▸ DESCRIPTION OF THE TASK:
Copy out all of the data below with no alterations.

▸ DATA EXCERPT:

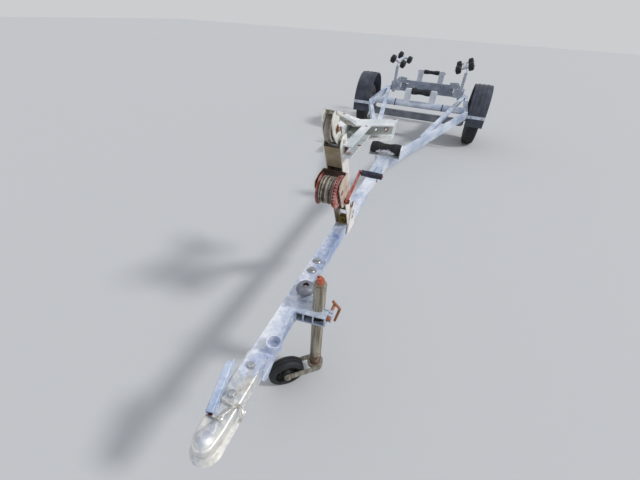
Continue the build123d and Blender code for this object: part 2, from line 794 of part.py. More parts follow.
def winch_drum():
    """Core between two flanges, and the gear disc with its recessed web."""
    y = y_at(winch_s)
    left, right = drum_x
    drum = rod_x(winch_plate_x[0] - 4, winch_plate_x[1] + winch_plate - 0.5, y, winch_z, winch_shaft_r)
    drum += rod_x(left, gear_x, y, winch_z, drum_core_r)
    for x0 in (left, right - drum_sheet):
        drum += rod_x(x0, x0 + drum_sheet, y, winch_z, drum_flange_r)
    gear = toothed_disc(gear_teeth, pinion_angle + 180 / gear_teeth, gear_x, gear_width, y, winch_z)
    gear -= rod_x(gear_x + gear_width - gear_recess, gear_x + gear_width + 1, y, winch_z, gear_rim_r)
    return drum + gear + rod_x(gear_x, gear_x + gear_width, y, winch_z, gear_hub_r)


def wound_rope():
    y = y_at(winch_s)
    x0, x1 = drum_x[0] + drum_sheet, drum_x[1] - drum_sheet
    return rod_x(x0, x1, y, winch_z, rope_r) - rod_x(x0 - 1, x1 + 1, y, winch_z, drum_core_r)


# Post head


def post_head():
    """Folded hood over the pulley, a cheek each side of it, and the bolt through the post's ears."""
    y, z = y_at(pulley_s), pulley_z
    front_s, front_z = hood_front
    tail_s, tail_z = hood_tail
    half = pulley_width / 2 + head_cheek_gap
    head = station_profile([hood_front, hood_tail, (tail_s, tail_z - hood_sheet),
                           (front_s, front_z - hood_sheet)], -hood_half, hood_half)
    head += station_profile([(tail_s, tail_z), (hood_end_s, tail_z - 1), (hood_end_s, hood_end_z),
                             (hood_end_s - hood_sheet, hood_end_z), (hood_end_s - hood_sheet, tail_z - 4),
                             (tail_s, tail_z - hood_sheet)], -hood_half, hood_half)
    lip = [hood_front, hood_tail, (hood_end_s, tail_z - 1), (hood_end_s, hood_end_z),
           (tail_s, hood_end_z + 6), (1000, 1014), (front_s, front_z - hood_lip)]
    cheek = [(838, 1082), (821, 1072), (811, 1057), (818, 1033), (834, 1002), (864, 973), (917, 938),
             (928, 950), (936, 972), (905, 1000), (886, 1029), (876, 1066)]
    bolt_y, bolt_z = y_at(head_bolt_place[0]), head_bolt_place[1]
    for side in (-1, 1):
        x0 = half if side > 0 else -half - head_cheek
        plate = station_profile(cheek, x0, x0 + head_cheek, 3)
        fold_x = hood_half - hood_sheet if side > 0 else -hood_half
        head += plate + station_profile(lip, fold_x, fold_x + hood_sheet)
        nut_x = post_half if side > 0 else -post_half - 6
        nut = extrude(RegularPolygon(head_bolt_pin_r * 1.8, 6), 6)
        head += Pos(nut_x, bolt_y, bolt_z) * Rot(0, 90, 0) * nut
    head += rod_x(-post_half - 9, post_half + 9, bolt_y, bolt_z, head_bolt_pin_r)
    return head + rod_x(-half - head_cheek - 9, half + head_cheek + 9, y, z, pulley_pin_r)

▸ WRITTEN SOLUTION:
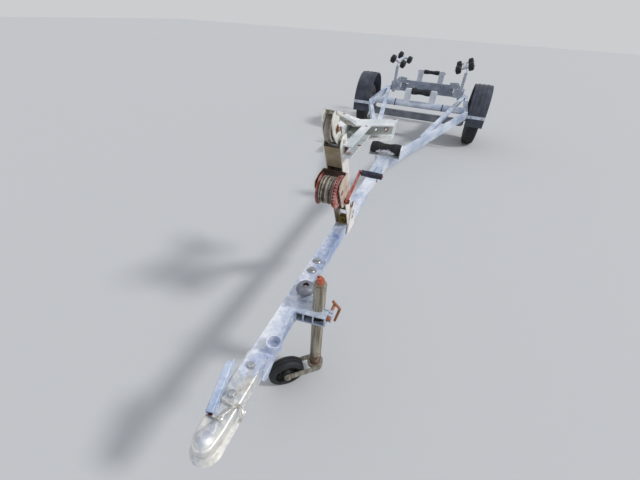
Continue the build123d and Blender code for this object: part 2, from line 794 of part.py. More parts follow.
def winch_drum():
    """Core between two flanges, and the gear disc with its recessed web."""
    y = y_at(winch_s)
    left, right = drum_x
    drum = rod_x(winch_plate_x[0] - 4, winch_plate_x[1] + winch_plate - 0.5, y, winch_z, winch_shaft_r)
    drum += rod_x(left, gear_x, y, winch_z, drum_core_r)
    for x0 in (left, right - drum_sheet):
        drum += rod_x(x0, x0 + drum_sheet, y, winch_z, drum_flange_r)
    gear = toothed_disc(gear_teeth, pinion_angle + 180 / gear_teeth, gear_x, gear_width, y, winch_z)
    gear -= rod_x(gear_x + gear_width - gear_recess, gear_x + gear_width + 1, y, winch_z, gear_rim_r)
    return drum + gear + rod_x(gear_x, gear_x + gear_width, y, winch_z, gear_hub_r)


def wound_rope():
    y = y_at(winch_s)
    x0, x1 = drum_x[0] + drum_sheet, drum_x[1] - drum_sheet
    return rod_x(x0, x1, y, winch_z, rope_r) - rod_x(x0 - 1, x1 + 1, y, winch_z, drum_core_r)


# Post head


def post_head():
    """Folded hood over the pulley, a cheek each side of it, and the bolt through the post's ears."""
    y, z = y_at(pulley_s), pulley_z
    front_s, front_z = hood_front
    tail_s, tail_z = hood_tail
    half = pulley_width / 2 + head_cheek_gap
    head = station_profile([hood_front, hood_tail, (tail_s, tail_z - hood_sheet),
                           (front_s, front_z - hood_sheet)], -hood_half, hood_half)
    head += station_profile([(tail_s, tail_z), (hood_end_s, tail_z - 1), (hood_end_s, hood_end_z),
                             (hood_end_s - hood_sheet, hood_end_z), (hood_end_s - hood_sheet, tail_z - 4),
                             (tail_s, tail_z - hood_sheet)], -hood_half, hood_half)
    lip = [hood_front, hood_tail, (hood_end_s, tail_z - 1), (hood_end_s, hood_end_z),
           (tail_s, hood_end_z + 6), (1000, 1014), (front_s, front_z - hood_lip)]
    cheek = [(838, 1082), (821, 1072), (811, 1057), (818, 1033), (834, 1002), (864, 973), (917, 938),
             (928, 950), (936, 972), (905, 1000), (886, 1029), (876, 1066)]
    bolt_y, bolt_z = y_at(head_bolt_place[0]), head_bolt_place[1]
    for side in (-1, 1):
        x0 = half if side > 0 else -half - head_cheek
        plate = station_profile(cheek, x0, x0 + head_cheek, 3)
        fold_x = hood_half - hood_sheet if side > 0 else -hood_half
        head += plate + station_profile(lip, fold_x, fold_x + hood_sheet)
        nut_x = post_half if side > 0 else -post_half - 6
        nut = extrude(RegularPolygon(head_bolt_pin_r * 1.8, 6), 6)
        head += Pos(nut_x, bolt_y, bolt_z) * Rot(0, 90, 0) * nut
    head += rod_x(-post_half - 9, post_half + 9, bolt_y, bolt_z, head_bolt_pin_r)
    return head + rod_x(-half - head_cheek - 9, half + head_cheek + 9, y, z, pulley_pin_r)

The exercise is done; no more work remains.